I’ve done a lot of stupid things in my life that, despite it all, turned out okay. It doesn’t make them any less stupid.
Nevertheless, this misadventure didn’t stop us from letting him off leash later, in more suitable and now familiar places.
Photo taken 26 August 2006
Occasionally, other Shiba owners will ask how I trained Bowdu to walk off leash. The most memorable time was one day just last spring, when we chanced upon a large Shiba family reunion at our favorite 18-acre off-leash park situated in the middle of a 90-acre peninsula jutting out into the bay. Bowdu and I were surrounded by about a dozen Shiba owners with every dog on leash, marveling at how “well-trained” he must be and asking to share our secret.
I never know how to answer “How did you…?” because I don’t think we systematically trained him. Even that first time on the Bonneville Salt Flats should not have happened the way it did, from a training perspective. But because he came back after being let loose there, I felt like I gained insight into something that penetrates animal instinct, and enters something like personality, if I may call it that. Over the course of that journey and the subsequent adjustment period that followed, we learned about his limits as well as his capacities. Our collective relationship clicked in some way that… I’m still striving for the words to describe. I know that’s a cop-out, and not much of a conclusion. I just know that from then onward, we were emboldened to make more informed choices about letting him run loose when we later encountered more appropriate terrain, because we witnessed what space and topography could do to his behavior, as well as ours.
As a final word of caution, and to reiterate what I mentioned in my first installment of my thoughts on off-leash Basenjis and Shibas, I do not mean to suggest that every or even most Shibas can be safely let off lead.

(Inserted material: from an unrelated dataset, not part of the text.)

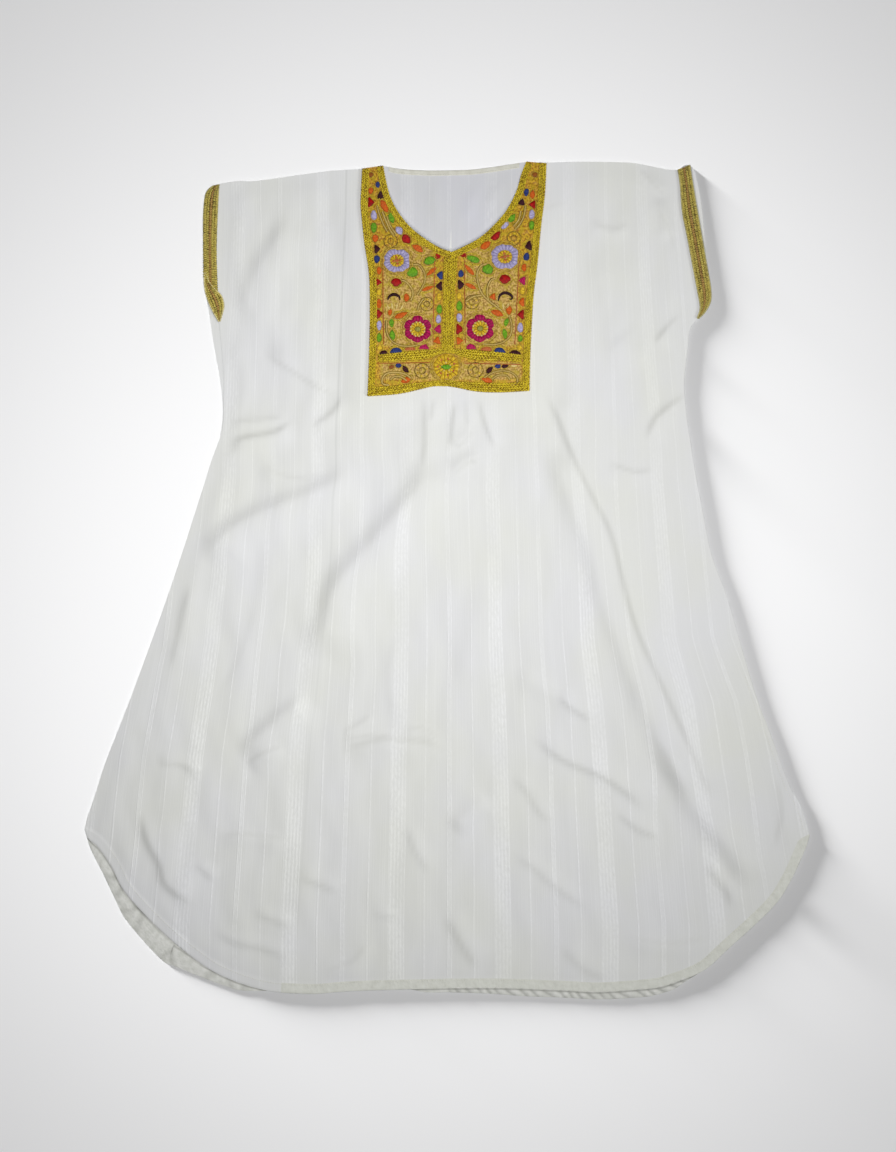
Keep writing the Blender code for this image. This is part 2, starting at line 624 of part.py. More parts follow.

But at the same time, I don’t think it’s such a rare occurrence that we need to balk and gasp like a unicorn was just sighted, as the Shiba family reunion members did, or that we need to chide the human not at the end of the lead on how they’re taking “irresponsible” risks, as has also happened to me elsewhere.
First and foremost, you get to know your dog on an individual level and not merely as a subset of a generalized breed standard. Then secondly, you decide for yourself what you are truly comfortable with. And if you don’t think you’ll ever be comfortable with risking your dog off-leash in any kind of space, then so be it. Always better to be safe than sorry, as your dog ultimately loves you for the security you provide, from within and without.